As designer-artists keep designing for the wealthy and their needs does the general style of design of anything become that. It means being able to upsell products relative (significantly higher) to their actual value. Specifically, it means appealing to the young crowd with disposable income; even better yet, it means being able to dictate and control their culture and that they should require all these useless stylistic things. [3] From an aesthetic standpoint, this is achieved by blending in to what fits the "trend," a simple pendulum that swings back in forth as a means to contrast to the previous norm. It's a screaming competition for attention: bold colors against subtle colors, black and white versus any color at all, low cut and high cut, Grotesks and Humanists, and so forth till us humans completely obliterate the Earth trough the manufacture and consumption of useless things; the lucky few ultra-rich spending their final days suntanning on their red soil.

In this era, we are simultaneously drunk on individualism and needing a unified and communal sense of belonging. As the lather is significantly easier to design and manufacture for, we realistically end up with a manufactured community deluded by themselves being individualistic.

On to the contemporary music festival, the pinnacle of the false manufactured community. While its short comings from a design perspective were obvious, embarrassingly—with my then-non-existent social life—I’ve never actually attended one. So in designing this music festival concept, I asked Liam—my design partner—on what makes a good music festival (experience), and he gave me a simple—if somewhat expected—answer, “people.” This became our core premise, a people-first music festival that actually appreciates and acknowledges the land it's on as opposed to gentrify it to tell lies and bullshit. [4]

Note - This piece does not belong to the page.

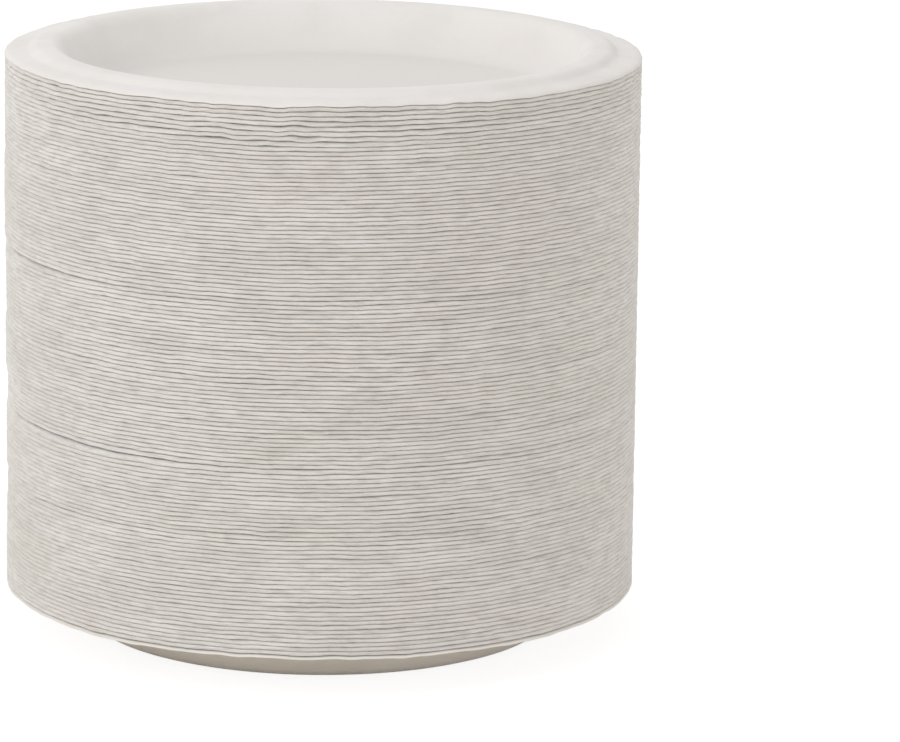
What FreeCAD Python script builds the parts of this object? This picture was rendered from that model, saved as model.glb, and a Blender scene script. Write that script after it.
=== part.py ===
import FreeCAD, Part
import os
import Sketcher

# A stack of round dinner plates pressed from fibre, nested wall in wall and standing on the lowest plate.
# Millimetres, +Z up. The origin is the centre of the lowest plate's flat underside.
# The top plate is a single plate of true section. The plates below it are joined in one solid, as the
# pages of a book would be: its underside is the lowest plate's and its upper side is the highest one's.
# One rim in its side stands for several of theirs.

SHEET = "Sizes"

# Each driving size: its name, its value and what it measures.
SIZES = (
    ("plate_count", 125, "plates in the stack"),
    ("plate_diameter", 228.6, "across the cut edge of the rim"),
    ("lip_width", 2.4, "width of the turned-down lip at the edge of the rim"),
    ("lip_drop", 0.6, "how far the lip turns down"),
    ("rim_width", 16.6, "width of the flat rim inside the lip"),
    ("upper_wall_width", 3.1, "how far the steep upper part of the wall goes in from the rim"),
    ("upper_wall_rise", 5.75, "height of that part"),
    ("lower_wall_width", 3.6, "how far the lower part of the wall goes in"),
    ("lower_wall_rise", 5.85, "height of that part"),
    ("bend_width", 5.1, "how far the soft bend goes in, down to the flat base"),
    ("bend_rise", 3.9, "height of the soft bend"),
    ("plate_thickness", 0.65, "pressed fibre, square to the surface"),
    ("seat_gap", 0.1, "clearance between the walls of two nested plates"),
    ("rim_count", 19, "rims in the side of the joined plates, each for several of theirs"),
    ("groove_depth", 0.9, "how far the grooves between those rims go in"),
    ("groove_height", 2.0, "from a rim's lower edge down to the bottom of the groove below it"),
)

# Radii of a plate's underside, from its edge inwards, as expressions of the sheet.
EDGE_RADIUS = "Sizes.plate_diameter / 2"
LIP_RADIUS = f"({EDGE_RADIUS} - Sizes.lip_width)"
WELL_RADIUS = f"({LIP_RADIUS} - Sizes.rim_width)"
WALL_RADIUS = f"({WELL_RADIUS} - Sizes.upper_wall_width)"
BEND_RADIUS = f"({WALL_RADIUS} - Sizes.lower_wall_width)"
BASE_RADIUS = f"({BEND_RADIUS} - Sizes.bend_width)"

# Its heights, from the base upwards.
BEND_HEIGHT = "Sizes.bend_rise"
WALL_HEIGHT = f"({BEND_HEIGHT} + Sizes.lower_wall_rise)"
RIM_HEIGHT = f"({WALL_HEIGHT} + Sizes.upper_wall_rise)"
LIP_HEIGHT = f"({RIM_HEIGHT} - Sizes.lip_drop)"

# Nested plates meet first where the wall is steepest, so that slope sets how high each one sits.
BEND_SLOPE = "Sizes.bend_rise / Sizes.bend_width"
LOWER_SLOPE = "Sizes.lower_wall_rise / Sizes.lower_wall_width"
UPPER_SLOPE = "Sizes.upper_wall_rise / Sizes.upper_wall_width"
STEEPEST = f"max({BEND_SLOPE}; {LOWER_SLOPE}; {UPPER_SLOPE})"
PITCH = f"((Sizes.plate_thickness + Sizes.seat_gap) * sqrt(1 + {STEEPEST} ^ 2))"

# The lip slopes while its cut edge is upright, so the edge is a little higher than the plate is thick.
CUT_EDGE = "(Sizes.plate_thickness * sqrt(1 + (Sizes.lip_drop / Sizes.lip_width) ^ 2))"

# From the lowest of the joined plates to the highest, and the height of their side.
JOINED_LIFT = f"((Sizes.plate_count - 2) * {PITCH})"
SIDE_HEIGHT = f"({JOINED_LIFT} + {CUT_EDGE})"

# How the sketcher names its root point.
ORIGIN = (-1, 1)


def make_sheet(doc):
    """The spreadsheet of driving sizes, each cell with its name as alias."""
    sheet = doc.addObject("Spreadsheet::Sheet", SHEET)
    for row, (alias, value, meaning) in enumerate(SIZES, start=1):
        sheet.set(f"A{row}", alias)
        sheet.set(f"B{row}", str(value))
        sheet.setAlias(f"B{row}", alias)
        sheet.set(f"C{row}", meaning)
    doc.recompute()
    return sheet


def worth(sheet, expression):
    """The number that an expression of the sheet comes to."""
    return float(sheet.evalExpression(expression))


def new_body(doc, label, level):
    """An empty body whose underside lies at the level, an expression."""
    body = doc.addObject("PartDesign::Body", label)
    body.Label = label
    body.setExpression("Placement.Base.z", level)
    return body


def new_sketch(body):
    """A sketch on the body's upright plane, with radii along its first axis and heights along its second."""
    plane = next(item for item in body.Origin.OriginFeatures if item.Role == "XZ_Plane")
    sketch = body.newObject("Sketcher::SketchObject", f"{body.Name}_section")
    sketch.AttachmentSupport = [(plane, "")]
    sketch.MapMode = "FlatFace"
    return sketch


def start_of(line):
    """The first end of a line, as the sketcher names it."""
    return (line, 1)


def end_of(line):
    """The second end of a line, as the sketcher names it."""
    return (line, 2)


def draw_line(sketch, start, end, construction=False):
    """One straight edge of a section, or a construction line."""
    edge = Part.LineSegment(FreeCAD.Vector(*start, 0), FreeCAD.Vector(*end, 0))
    return sketch.addGeometry(edge, construction)


def join(sketch, first, second):
    """Brings two ends together, each given as a line and which end of it."""
    sketch.addConstraint(Sketcher.Constraint("Coincident", *first, *second))


def draw_chain(sketch, points, construction=False):
    """Lines from point to point, joined at their ends."""
    lines = [draw_line(sketch, a, b, construction) for a, b in zip(points, points[1:])]
    for before, after in zip(lines, lines[1:]):
        join(sketch, end_of(before), start_of(after))
    return lines


def corners(lines):
    """The ends of a chain's lines, in order, as the sketcher names them."""
    return [start_of(lines[0])] + [end_of(line) for line in lines]


def bind(sketch, kind, where, value, expression):
    """A dimension between the places in where, bound to the expression."""
    index = sketch.addConstraint(Sketcher.Constraint(kind, *where, value))
    sketch.setExpression(f"Constraints[{index}]", expression)


def set_radius(sketch, corner, expression, sheet):
    """Places a corner at a radius."""
    bind(sketch, "DistanceX", (*ORIGIN, *corner), worth(sheet, expression), expression)


def set_height(sketch, corner, expression, sheet):
    """Places a corner at a height."""
    bind(sketch, "DistanceY", (*ORIGIN, *corner), worth(sheet, expression), expression)


def underside_points(sheet):
    """Where the underside of a plate turns, from the axis outwards."""
    radii = (BASE_RADIUS, BEND_RADIUS, WALL_RADIUS, WELL_RADIUS, LIP_RADIUS, EDGE_RADIUS)
    heights = ("0", BEND_HEIGHT, WALL_HEIGHT, RIM_HEIGHT, RIM_HEIGHT, LIP_HEIGHT)
    turns = [(worth(sheet, radius), worth(sheet, height)) for radius, height in zip(radii, heights)]
    return [(0, 0)] + turns


def lifted(points, height):
    """The same points, higher up."""
    return [(radius, level + height) for radius, level in points]


def draw_underside(sketch, sheet):
    """The underside of a plate: base, soft bend, lower and upper wall, rim and lip."""
    lines = draw_chain(sketch, underside_points(sheet))
    base, bend, lower_wall, upper_wall, rim, lip = lines
    join(sketch, start_of(base), ORIGIN)
    sketch.addConstraint(Sketcher.Constraint("Horizontal", base))
    sketch.addConstraint(Sketcher.Constraint("Horizontal", rim))
    set_radius(sketch, end_of(base), BASE_RADIUS, sheet)
    set_radius(sketch, end_of(bend), BEND_RADIUS, sheet)
    set_radius(sketch, end_of(lower_wall), WALL_RADIUS, sheet)
    set_radius(sketch, end_of(upper_wall), WELL_RADIUS, sheet)
    set_radius(sketch, end_of(rim), LIP_RADIUS, sheet)
    set_radius(sketch, end_of(lip), EDGE_RADIUS, sheet)
    set_height(sketch, end_of(bend), BEND_HEIGHT, sheet)
    set_height(sketch, end_of(lower_wall), WALL_HEIGHT, sheet)
    set_height(sketch, end_of(upper_wall), RIM_HEIGHT, sheet)
    set_height(sketch, end_of(lip), LIP_HEIGHT, sheet)
    return lines


def draw_upper_side(sketch, sheet, underside, construction=False):
    """The upper side of the same plate: each line runs beside its partner below, a plate thickness away."""
    thickness = worth(sheet, "Sizes.plate_thickness")
    lines = draw_chain(sketch, lifted(underside_points(sheet), thickness), construction)
    sketch.addConstraint(Sketcher.Constraint("Vertical", *ORIGIN, *start_of(lines[0])))
    for line, partner in zip(lines, underside):
        sketch.addConstraint(Sketcher.Constraint("Parallel", line, partner))
        bind(sketch, "Distance", (*start_of(line), partner), thickness, "Sizes.plate_thickness")
    sketch.addConstraint(Sketcher.Constraint("Vertical", *end_of(lines[-1]), *end_of(underside[-1])))
    return lines


def draw_raised_side(sketch, sheet, upper):
    """The upper side of the highest joined plate, straight above that of the lowest one."""
    lift = worth(sheet, JOINED_LIFT)
    thickness = worth(sheet, "Sizes.plate_thickness")
    lines = draw_chain(sketch, lifted(underside_points(sheet), thickness + lift))
    for low, high in zip(corners(upper), corners(lines)):
        sketch.addConstraint(Sketcher.Constraint("Vertical", *low, *high))
        bind(sketch, "DistanceY", (*low, *high), lift, JOINED_LIFT)
    return lines


def draw_rims(sketch, sheet, top_edge, bottom_edge):
    """The side of the joined plates: each rim widens downwards from the groove above it."""
    rims = int(worth(sheet, "Sizes.rim_count"))
    groove_radius = f"{EDGE_RADIUS} - Sizes.groove_depth"
    levels = [f"{LIP_HEIGHT} + {SIDE_HEIGHT} * {below} / Sizes.rim_count" for below in range(rims, -1, -1)]
    places = [(EDGE_RADIUS, levels[0])]
    for level, next_level in zip(levels, levels[1:]):
        places.append((groove_radius, f"{level} - Sizes.groove_height"))
        places.append((EDGE_RADIUS, next_level))
    lines = draw_chain(sketch, [(worth(sheet, radius), worth(sheet, height)) for radius, height in places])
    join(sketch, start_of(lines[0]), top_edge)
    join(sketch, end_of(lines[-1]), bottom_edge)
    for corner, (radius, height) in list(zip(corners(lines), places))[1:-1]:
        set_radius(sketch, corner, radius, sheet)
        set_height(sketch, corner, height, sheet)


def draw_closing_line(sketch, top, bottom, start, end):
    """The straight line that closes a section between two corners with known rough places."""
    line = draw_line(sketch, start, end)
    join(sketch, start_of(line), top)
    join(sketch, end_of(line), bottom)


def revolve(body, sketch):
    """The full turn of the section about the upright axis."""
    turn = body.newObject("PartDesign::Revolution", f"{body.Name}_turn")
    turn.Profile = sketch
    turn.ReferenceAxis = (sketch, ["V_Axis"])
    turn.Angle = 360


def add_top_plate(doc, sheet):
    """A single plate of true section, seated on the plates below it."""
    body = new_body(doc, "top_plate", f"(Sizes.plate_count - 1) * {PITCH}")
    sketch = new_sketch(body)
    below = underside_points(sheet)
    above = lifted(below, worth(sheet, "Sizes.plate_thickness"))
    underside = draw_underside(sketch, sheet)
    upper = draw_upper_side(sketch, sheet, underside)
    draw_closing_line(sketch, end_of(upper[-1]), end_of(underside[-1]), above[-1], below[-1])
    draw_closing_line(sketch, start_of(upper[0]), start_of(underside[0]), above[0], below[0])
    revolve(body, sketch)


def add_plates_below(doc, sheet):
    """Every other plate, joined in one solid with a rimmed side."""
    body = new_body(doc, "plates_below", "0")
    sketch = new_sketch(body)
    underside = draw_underside(sketch, sheet)
    upper = draw_upper_side(sketch, sheet, underside, construction=True)
    raised = draw_raised_side(sketch, sheet, upper)
    draw_rims(sketch, sheet, end_of(raised[-1]), end_of(underside[-1]))
    centre_height = worth(sheet, f"{JOINED_LIFT} + Sizes.plate_thickness")
    draw_closing_line(sketch, start_of(raised[0]), start_of(underside[0]), (0, centre_height), (0, 0))
    revolve(body, sketch)


def bodies(doc):
    """The sub-parts, each a body of the document."""
    return [item for item in doc.Objects if item.TypeId == "PartDesign::Body"]


def check(doc):
    """Stops if any object failed, or a body is not one valid solid."""
    for item in doc.Objects:
        if "Invalid" in item.State or "Error" in item.State:
            raise RuntimeError(f"{item.Label} failed: {item.State}")
    for body in bodies(doc):
        if body.Shape.isNull() or not body.Shape.isValid() or len(body.Shape.Solids) != 1:
            raise RuntimeError(f"{body.Label} is not one valid solid")


def build():
    """Makes the document, checks it and writes each sub-part."""
    doc = FreeCAD.newDocument("PlateStack")
    sheet = make_sheet(doc)
    add_plates_below(doc, sheet)
    add_top_plate(doc, sheet)
    doc.recompute()
    check(doc)
    os.makedirs("parts", exist_ok=True)
    for body in bodies(doc):
        body.Shape.exportStep(f"parts/{body.Label}.step")


build()
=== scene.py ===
"""Looks of a stack of 125 nested plates pressed from plant fibre.

Each plate is a closed shell of its own, turned from one section. The rims are then given what a
tall stack has: they lean on each other, ripple, and are trimmed a little off centre.
Everything is in metres, +Z up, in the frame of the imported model.
"""

import logging
import math
from dataclasses import dataclass, field
from enum import Enum

import bmesh
import bpy
import numpy as np
from mathutils import Matrix, Vector


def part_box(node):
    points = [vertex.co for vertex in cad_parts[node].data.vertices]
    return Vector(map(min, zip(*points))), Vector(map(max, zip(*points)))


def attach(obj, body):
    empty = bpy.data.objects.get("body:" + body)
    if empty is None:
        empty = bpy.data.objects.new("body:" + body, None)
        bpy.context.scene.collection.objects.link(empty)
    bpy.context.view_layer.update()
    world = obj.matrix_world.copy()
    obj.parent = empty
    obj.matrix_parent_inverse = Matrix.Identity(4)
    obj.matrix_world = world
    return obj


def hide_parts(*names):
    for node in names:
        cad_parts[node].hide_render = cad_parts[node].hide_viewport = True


LOG = logging.getLogger("plate_stack")
MM = 0.001
PLATE_COUNT = 125
TURN_SAMPLES = 720
MERGE_DISTANCE = 0.002 * MM
Colour = tuple[float, float, float]

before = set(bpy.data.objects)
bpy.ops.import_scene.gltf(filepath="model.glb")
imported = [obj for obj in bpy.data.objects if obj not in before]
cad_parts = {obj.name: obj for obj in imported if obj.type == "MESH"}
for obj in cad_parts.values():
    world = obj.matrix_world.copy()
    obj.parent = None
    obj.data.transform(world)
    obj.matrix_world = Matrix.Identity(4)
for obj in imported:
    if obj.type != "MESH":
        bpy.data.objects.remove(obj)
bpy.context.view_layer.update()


class Node(Enum):
    """The solids that the plates stand for."""

    TOP = "top_plate"
    BELOW = "plates_below"


class Slot(Enum):
    """The record's material slots."""

    TOP = "top_plate_fibre"
    BELOW = "plate_fibre"


class Detail(Enum):
    """How finely a section is drawn."""

    PLAIN = "plain"
    FULL = "full"


@dataclass(frozen=True)
class Corner:
    """A turn in the underside of a plate.

    The curve through it starts at ease from the corner and has the given number of steps.
    """

    radius: float
    height: float
    ease: float = 0.0
    steps: int = 0


@dataclass(frozen=True)
class LipTurn:
    """A turn in the lip's underside, by how far it lies inside the lip's inner face and below the rim."""

    inset: float
    drop: float
    ease: float = 0.0
    steps: int = 0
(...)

The music festival was placed in Osoyoos, a small town set in the southern desert region of British Colombia known for its fruit production. Combining its purpose with its physicality resulted in the following premise: a grassroots music festival about a bunch of friends coming together set in a desert with fresh fruit.

A visual identity was developed based on a series of “hand-cut” illustrations loosely inspired by the Garden Museum. All visual elements are spaced and scaled in an organic manner with Woodcut-esque Typography optically arranged around illustrations. While this is significantly more work, it gives a near infinite amount of unique compositions [5]. Critically, it allows individual designers working for the festival to speak with their own voice. Liam's fantastic work looks quite different to mine (as shown below), but I believe this to be a strength given that the context is a music festival with theme of different friends coming together. A democratic design that gives space for individualism under a shared style is more powerful than the lens of an individual designer; gawking at their telescope and dictating the world trough a single point of view.

footnotes
  • [1] I was miserable living there, and consider it a terrible metropolitan-sized city for just about everything except: cannabis, snowboarding, skiing, and hiking; none of which are active hobbies of mine.
  • [2] While I have nothing against vegans in particular, I do have a grunge against places that sell tasteless vegetables at microscopic portions for meat prices. If anything, they commodify healthy eating and leave the rest of the poorer class to suffer and die on The Colonel, The Clown, or The King's own unique flavour of pink slime topped with rectangular sheets of yellow plastic. That said, I am guilty of eating too much of the lather at my own will.
  • [3] Being in that category, I am equally guilty for partaking in it this system.
  • [4] This bullshit entailing that many music festivals set in the wilderness are designed to delude themselves as if they were in a metropolitan city.
  • [5] This was in theory of course. In practice, we were two design students with busy schedules and cleverly reused different compositions to meet the class deadlines. But, on the other hand, isn't consistency a design virtue?